In connection with the formation of PPG Auto Glass, the Company agreed to a supply agreement to supply the joint venture, through PPG, with most of the Companys windshield fabrication capacity at agreed upon terms and conditions. The Companys windshield supply agreement with PPG expired in July 2005 during the Companys quarter ended August 27, 2005. The Company has transitioned the markets served by its Auto Glass segment to focus on selling to aftermarket manufacturers following the end of its long-term supply agreement with PPG Industries in Q2 Fiscal 2006.
In addition to the above investment, the Company has other equity-method investments totaling $0.4 million.
On December 10, 2004, the Architectural segment completed the asset purchase of Architectural Wall Solutions, Inc. (AWallS) as part of the Companys strategy to strengthen and grow its architectural installation business. The results of AWallS operations have been included in the consolidated financial statements since the acquisition date.

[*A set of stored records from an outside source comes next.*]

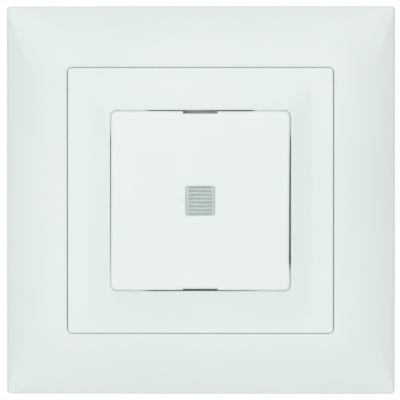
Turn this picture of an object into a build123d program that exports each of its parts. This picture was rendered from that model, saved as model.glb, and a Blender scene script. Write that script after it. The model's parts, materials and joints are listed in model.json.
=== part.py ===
"""An illuminated push button switch for a round flush box, with its frame, plate, button, insert and claws.

Lengths are millimetres. While it is modelled, x runs to the right, y up and z out of the wall, with z = 0 on
the wall's surface and the axis at the box's centre. write() turns it so that the front looks along -Y.
"""

import math
import os

from build123d import *

# Cover frame, around the 55 mm plate that these inserts share
frame_half = 80.5 / 2
frame_corner_r = 0.8
frame_rim_z = 5.0
frame_crown_z = 8.8
frame_wall = 1.9
frame_edge_r = 0.45
window_half = 27.61
window_corner_r = 1.1
window_edge_r = 0.3
window_wall = 1.8
ledge_half = 26.4
ledge_z = 6.8
ledge_thick = 1.2
dome_bulge_r = 6.7
dome_steps = 7

# Centre plate, flush with the frame, and its raised collar
plate_half = 27.5
plate_corner_r = 0.9
plate_z = frame_crown_z
plate_skin = 1.6
plate_skirt = 1.5
plate_edge_r = 0.25
collar_foot_half = 23.4
collar_foot_ends_half = 26.2
collar_foot_r = 4.0
collar_lip_half = 19.15
collar_lip_r = 1.7
collar_rise = 0.9
collar_ease = 0.2
collar_wall = 1.75
collar_back_z = 4.5
collar_steps = 7
opening_half = 18.65
opening_corner_r = 1.3
relief_left = 18.71
relief_right = 18.85
relief_top = 18.72
relief_bottom = 18.74
relief_side_half = 14.0
relief_end_half = 11.5
clip_x = 10.0
clip_half = 2.5
clip_inner_y = 24.5
clip_outer_y = 25.9
clip_tip_z = -2.0
clip_hook = 0.8
clip_hook_z = -0.2
clip_hook_low_z = -0.8
clip_hole_inwards = 0.9
clip_hole_outwards = 0.2
clip_hole_side = 0.5

# Push button and its lens
button_half = 37.1 / 2
button_corner_r = 1.2
button_edge_r = 0.45
button_z = 10.9
button_back_z = 6.2
button_wall = 1.4
button_top = 1.6
button_inner_r = 0.6
notch_half = 3.5
notch_depth = 0.36
lens_half = 3.0
lens_corner_r = 0.35
lens_play = 0.03
lens_recess = 0.1
lens_flange_half = 4.0
lens_flange_r = 0.3
lens_collar_wall = 1.0
lens_back_z = 8.4
rib_pitch = 0.79
rib_count = 6
rib_half_length = 2.28
rib_groove_half = 0.18
rib_groove_depth = 0.25
hook_x = 9.0
hook_half = 1.5
hook_y = 12.0
hook_thick = 1.1
hook_reach = 0.5
hook_head = 0.9
hook_play = 0.2
pad_x = 12.5
pad_y = 6.0
pad_r = 1.2

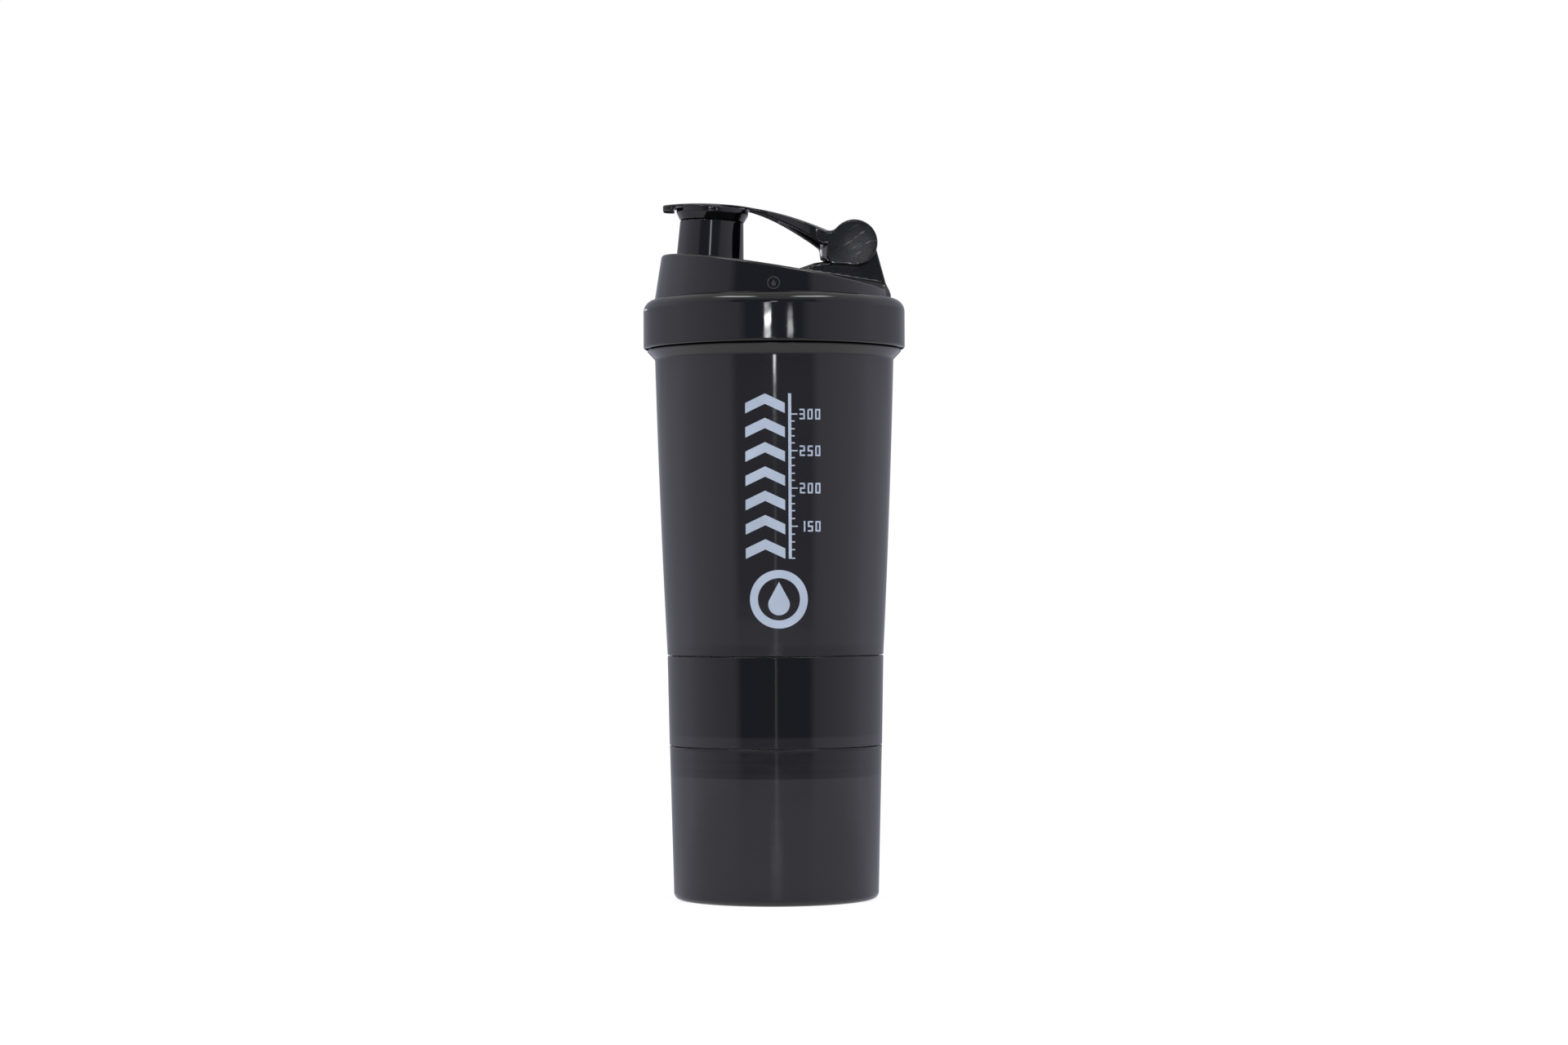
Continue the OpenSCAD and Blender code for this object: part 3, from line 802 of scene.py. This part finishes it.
def clouded(nodes, where, tone):
    """A tone with slightly darker patches."""
    darker = tuple(c * 0.8 for c in tone)
    return nodes.ramp(nodes.noise(where, 40.0), [(0.35, darker), (0.65, tone)])


def scuffs(nodes, where):
    """How near a point is to the hinge, and how worn it is there: patches of specks and fine scratches."""
    east, _, up = nodes.add("ShaderNodeSeparateXYZ", {"Vector": where}).outputs
    across = nodes.math("POWER", nodes.math("SUBTRACT", east, (HINGE_X + 1.5) * MM), 2.0)
    along = nodes.math("POWER", nodes.math("SUBTRACT", up, HINGE_Z * MM), 2.0)
    off_axis = nodes.math("SQRT", nodes.math("ADD", across, along))
    near = nodes.fade(off_axis, 1.0 * MM, (CHEEK_R + 1.5) * MM)
    patches = nodes.ramp(nodes.noise(where, 170.0, 2.0), [(0.4, 0.15), (0.6, 1.0)])
    patches = nodes.math("MULTIPLY", patches, near)
    specks = nodes.ramp(nodes.noise(where, 1300.0, 4.0), [(0.5, 0.0), (0.62, 1.0)])
    specks = nodes.math("MULTIPLY", specks, patches)
    tilted = nodes.add("ShaderNodeMapping", {"Vector": where, "Rotation": (0, 0.5, 0)}).outputs[0]
    lines = nodes.ramp(nodes.noise(tilted, 700.0, 5.0, (0.22, 1, 2.4)), [(0.63, 0.0), (0.66, 1.0)])
    lines = nodes.math("MULTIPLY", lines, patches)
    worn = nodes.math("ADD", nodes.math("MULTIPLY", near, 0.001), nodes.math("MULTIPLY", specks, 0.016))
    return near, nodes.math("ADD", worn, nodes.math("MULTIPLY", lines, 0.2))


def plastic(name, tone, rough, peel=0.008, grain=0.0, bands=None, scuffed=False):
    """A moulded plastic or rubber.

    tone is the colour, rough the lowest and highest roughness, peel the strength of the broad waviness and
    grain that of the fine texture. bands are (height in mm, grey level) pairs that set the tone by height.
    scuffed adds worn, scratched faces round the hinge.
    """
    made = bpy.data.materials.new(name)
    made.use_nodes = True
    nodes = Nodes(made.node_tree)
    where = nodes.add("ShaderNodeTexCoord").outputs["Object"]
    cloud = nodes.noise(where, 90.0)
    roughness = nodes.add("ShaderNodeMapRange", {"Value": cloud, 1: 0.3, 2: 0.7, 3: rough[0], 4: rough[1]})
    roughness = roughness.outputs[0]
    color = banded(nodes, where, tone, bands) if bands else clouded(nodes, where, tone)
    normal = nodes.bump(nodes.noise(where, 160.0, 1.0), peel, 0.002)
    if grain:
        normal = nodes.bump(nodes.noise(where, 2600.0, 2.0), grain, 0.0002, normal)
    if scuffed:
        near, worn = scuffs(nodes, where)
        roughness = nodes.math("ADD", roughness, nodes.math("MULTIPLY", near, 0.05))
        color = nodes.mix(1.0, color, worn, "ADD")
    shader = nodes.add("ShaderNodeBsdfPrincipled", {
        "Base Color": color, "Roughness": roughness, "Normal": normal, "IOR": 1.5})
    nodes.output("ShaderNodeOutputMaterial", shader)
    return made


def paint(piece, material):
    """Gives a piece one material."""
    piece.data.materials.clear()
    piece.data.materials.append(material)


# ---------------------------------------------------------------------------------------------------
# Studio


def grey(level):
    """The studio's slightly cool white, at a level."""
    return (level, level * 0.99, level * 1.17)


DARK = (0.235, 0.245, 0.33)

# Colour of the walls at an angle to either side of the camera, in degrees.
WALLS = [(0, DARK), (36, DARK), (44, grey(0.62)), (75, grey(0.74)), (105, grey(0.8)), (125, grey(0.6)),
         (150, grey(0.4)), (180, grey(0.36))]

# Lamps: (azimuth, elevation, half-width, half-height, softness across, softness up, strength).
LAMPS = [
    (-5.4, 4.85, 2.0, 0.35, 1.5, 0.1, 55.0), (-5.4, 4.15, 1.5, 0.05, 1.5, 0.08, 40.0),
    (14.0, 4.7, 1.2, 0.2, 1.3, 0.2, 12.0), (14.0, 4.12, 1.8, 0.05, 1.4, 0.08, 45.0),
    (0.4, 1.0, 0.5, 0.15, 1.2, 1.5, 20.0), (0.6, -4.1, 0.4, 1.0, 1.2, 1.0, 0.7),
    (0.8, -6.7, 1.0, 0.5, 2.0, 0.6, 0.4), (0.8, -7.6, 4.0, 0.2, 5.0, 0.5, 0.5),
    (0.0, 11.5, 1.0, 2.0, 3.0, 3.0, 5.0), (-157.0, 6.0, 3.0, 0.7, 6.0, 0.4, 1.8)]
BOX_ELEVATION = 60.0
BOX_STRENGTH = 7.0


def studio_walls(nodes, turn, height):
    """Colour of the walls and the far table, by azimuth and elevation in degrees."""
    # The dark part is narrower a little above the horizon, and the table hides it below.
    narrowing = nodes.fade(nodes.off(height, 6.0), 3.0, 5.0)
    away = nodes.math("ADD", nodes.math("ABSOLUTE", turn), nodes.math("MULTIPLY", narrowing, 12.0))
    walls = nodes.ramp(nodes.math("DIVIDE", away, 180.0), [(angle / 180, color) for angle, color in WALLS])
    table = nodes.fade(height, -6.4, -5.4)
    walls = nodes.mix(nodes.math("MULTIPLY", table, 0.85), walls, (*grey(0.6), 1))
    # Straight behind and just below the horizon it is dark, as under a table's far edge.
    behind = nodes.math("MULTIPLY", nodes.fade(nodes.math("ABSOLUTE", turn), 176.0, 168.0),
                        nodes.fade(nodes.off(height, -4.5), 4.0, 6.0))
    walls = nodes.mix(behind, walls, (*grey(0.03), 1))
    level = nodes.fade(nodes.math("ABSOLUTE", height), 24.0, 48.0)
    return nodes.mix(level, (0.8, 0.8, 0.8, 1), walls)


def overhead_boxes(nodes, east, north, height):
    """Two soft boxes high in front, to the left and right."""
    boxes = nodes.math("MULTIPLY", nodes.fade(nodes.off(height, BOX_ELEVATION), 3.5, 6.5),
                       nodes.math("SUBTRACT", 1.0, nodes.fade(nodes.math("ABSOLUTE", east), 0.16, 0.3)))
    boxes = nodes.math("MULTIPLY", boxes, nodes.fade(north, -0.2, 0.0))
    return nodes.math("MULTIPLY", boxes, BOX_STRENGTH)


def studio_light():
    """White all round, darker towards the camera and far behind, with two soft boxes overhead and lamps."""
    world = bpy.data.worlds.new("studio")
    bpy.context.scene.world = world
    world.use_nodes = True
    nodes = Nodes(world.node_tree)
    direction = nodes.add("ShaderNodeTexCoord").outputs["Generated"]
    east, north, up = nodes.add("ShaderNodeSeparateXYZ", {"Vector": direction}).outputs
    turn = nodes.math("DEGREES", nodes.math("ARCTAN2", east, nodes.math("MULTIPLY", north, -1.0)))
    height = nodes.math("DEGREES", nodes.math("ARCSINE", up))
    total = studio_walls(nodes, turn, height)
    total = nodes.mix(1.0, total, overhead_boxes(nodes, east, north, height), "ADD")
    for turn_at, height_at, wide, tall, soft, fading, strength in LAMPS:
        across = nodes.fade(nodes.off(turn, turn_at), wide, wide + soft)
        upward = nodes.fade(nodes.off(height, height_at), tall, tall + fading)
        lamp = nodes.math("MULTIPLY", nodes.math("MULTIPLY", across, upward), strength)
        total = nodes.mix(1.0, total, lamp, "ADD")
    seen = nodes.add("ShaderNodeLightPath").outputs["Is Camera Ray"]
    shown = nodes.mix(seen, total, (1, 1, 1, 1))
    light = nodes.add("ShaderNodeBackground", {"Color": shown, "Strength": 1.0})
    nodes.output("ShaderNodeOutputWorld", light)


FLOOR_REACH = 4000


def floor():
    """A plain white floor, with a faint contact shadow."""
    corners = [(x * FLOOR_REACH, y * FLOOR_REACH, 0) for x, y in ((-1, -1), (1, -1), (1, 1), (-1, 1))]
    made = new_object("floor", corners, [[0, 1, 2, 3]])
    material = bpy.data.materials.new("floor")
    material.use_nodes = True
    nodes = Nodes(material.node_tree)
    shader = nodes.add("ShaderNodeBsdfPrincipled", {
        "Base Color": (0.22, 0.22, 0.22, 1), "Roughness": 1.0, "Specular IOR Level": 0.0,
        "Emission Color": (1, 1, 1, 1), "Emission Strength": 0.86})
    nodes.output("ShaderNodeOutputMaterial", shader)
    paint(made, material)
    made.visible_glossy = False


CAMERA_AT = (0.003, -1.1636, 0.1045)
CAMERA_LENS = 80.625
CAMERA_PITCH = math.radians(0.973)
CAMERA_ROLL = math.radians(-0.25)


def camera():
    """Camera in front, a little below the bottle's middle, looking slightly up."""
    data = bpy.data.cameras.new("camera")
    data.sensor_width = 36
    data.lens = CAMERA_LENS
    data.clip_end = 20
    made = bpy.data.objects.new("camera", data)
    bpy.context.scene.collection.objects.link(made)
    ahead = Vector((0, math.cos(CAMERA_PITCH), math.sin(CAMERA_PITCH)))
    aim = ahead.to_track_quat("-Z", "Y").to_matrix().to_4x4()
    roll = Matrix.Rotation(CAMERA_ROLL, 4, "Z")
    made.matrix_world = Matrix.Translation(CAMERA_AT) @ aim @ roll
    bpy.context.scene.camera = made


# ---------------------------------------------------------------------------------------------------
# Assembly

# The smoke-black plastic lets some light through, and that is painted into its opaque tone by height: painted
# light where the wall has only the hollow behind it, painted shade at floors and where a boss, a thread or
# the pill tray sits behind the wall.
BOSS_FOOT = LOWER_SEAM - BOSS_H
SMOKE = (1.0, 0.97, 1.08)
SMOKE_ROUGH = (0.045, 0.085)
# Painted shade: dark lines where the boss's thread would shade the lower compartment's wall from behind.
THREAD_SHADOWS = [(z, level) for turn in (0, 1) for z, level in (
    (BOSS_FOOT + 1.5 + turn * BOSS_LEAD, 0.003), (BOSS_FOOT + 2.1 + turn * BOSS_LEAD, 0.0003),
    (BOSS_FOOT + 2.7 + turn * BOSS_LEAD, 0.003))]
# Painted light through the lower compartment's wall, darker below its floor, and painted shade where the
# middle compartment's boss sits behind it.
smoke_lower = plastic("smoke_lower", SMOKE, SMOKE_ROUGH, bands=[
    (0, 0.013), (7.2, 0.0165), (BOSS_FOOT - 0.5, 0.0165), (BOSS_FOOT, 0.003), *THREAD_SHADOWS,
    (LOWER_SEAM, 0.003)])
# Painted shade over most of the middle compartment, where the pill tray sits behind its wall, with painted
# light in a strip just above the lower seam.
smoke_middle = plastic("smoke_middle", SMOKE, SMOKE_ROUGH, bands=[
    (LOWER_SEAM, 0.0105), (LOWER_SEAM + 3, 0.0105), (LOWER_SEAM + 4, 0.0012), (UPPER_SEAM, 0.0012)])
# Painted shade low on the cup, at its floor, and painted light through its wall above.
smoke_cup = plastic("smoke_cup", SMOKE, SMOKE_ROUGH, bands=[
    (UPPER_SEAM, 0.007), (UPPER_SEAM + 2.5, 0.007), (UPPER_SEAM + 4, 0.0115), (COLLAR_Z, 0.0105)])
BLACK = (0.003, 0.003, 0.0035)
black_gloss = plastic("black_gloss", BLACK, (0.04, 0.08), peel=0.01)
hinge_gloss = plastic("hinge_gloss", BLACK, (0.04, 0.07), peel=0.003, scuffed=True)
satin = plastic("inner_satin", (0.014, 0.014, 0.015), (0.3, 0.42), grain=0.15)
silicone = plastic("seal_silicone", (0.3, 0.3, 0.31), (0.45, 0.6), grain=0.1)
raised = plastic("raised_mark", (0.035, 0.035, 0.038), (0.2, 0.3))
ink = plastic("print_ink", (0.47, 0.55, 0.67), (0.35, 0.5), grain=0.1)

# (Piece, body it rides, CAD node it replaces, slot, material).
MOULDED = [
    (lower_compartment(), "lower_compartment", "lower_compartment", "smoke_body", smoke_lower),
    (middle_compartment(), "middle_compartment", "middle_compartment", "smoke_body", smoke_middle),
    (shaker_cup(), "shaker_cup", "shaker_cup", "smoke_body", smoke_cup),
    (lid_collar(), "lid", "lid", "black_gloss", black_gloss),
    (lid_dome(), "lid", "lid", "black_gloss", black_gloss),
    (flip_cap(), "flip_cap", "flip_cap", "black_gloss", hinge_gloss),
]
for piece, body, node, slot, material in MOULDED:
    paint(piece, material)
    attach(piece, body)
    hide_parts(node)

for piece in print_pieces():
    paint(piece, ink)
    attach(piece, "shaker_cup")

mark = lid_mark()
paint(mark, raised)
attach(mark, "lid")

KEPT = {"pill_tray": satin, "strainer": satin, "hinge_pin": satin, "lower_seal": silicone,
        "upper_seal": silicone, "lid_seal": silicone, "spout_seal": silicone}
for node, material in KEPT.items():
    paint(frame["nodes"][node], material)

studio_light()
floor()
camera()
bpy.context.scene.view_settings.view_transform = "Standard"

The acquisition cost for this business was $8.2 million, net of cash acquired of $0.9 million. Of the $4.1 million in intangible assets acquired, $2.5 million and $1.6 million were assigned to customer relationships and non-compete agreements, respectively, based on preliminary valuations. As a result of finalizing the valuations of net assets acquired, an adjustment of $0.2 million was made to increase the value of the customer relationships during the first quarter of fiscal 2006. The amortization periods of ten years and five years, respectively, match the useful lives of the customer relationships and non-compete agreements. The resulting goodwill is fully tax deductible. Of this transaction, $1.4 million of payments relating to the non-compete agreements still remain and are payable through fiscal 2009. These non-compete agreements are with the previous owners of AWallS, two of whom are current employees of the Company. Additionally, the purchase price includes an earn-out provision contingent on execution of the acquired backlog at the end of a two-year period and, if required, will be recorded as an adjustment to goodwill at that time.
This transaction was accounted for by the purchase method. Accordingly, the consolidated financial statements include the net assets and results of operations of the acquired businesses from their dates of acquisition.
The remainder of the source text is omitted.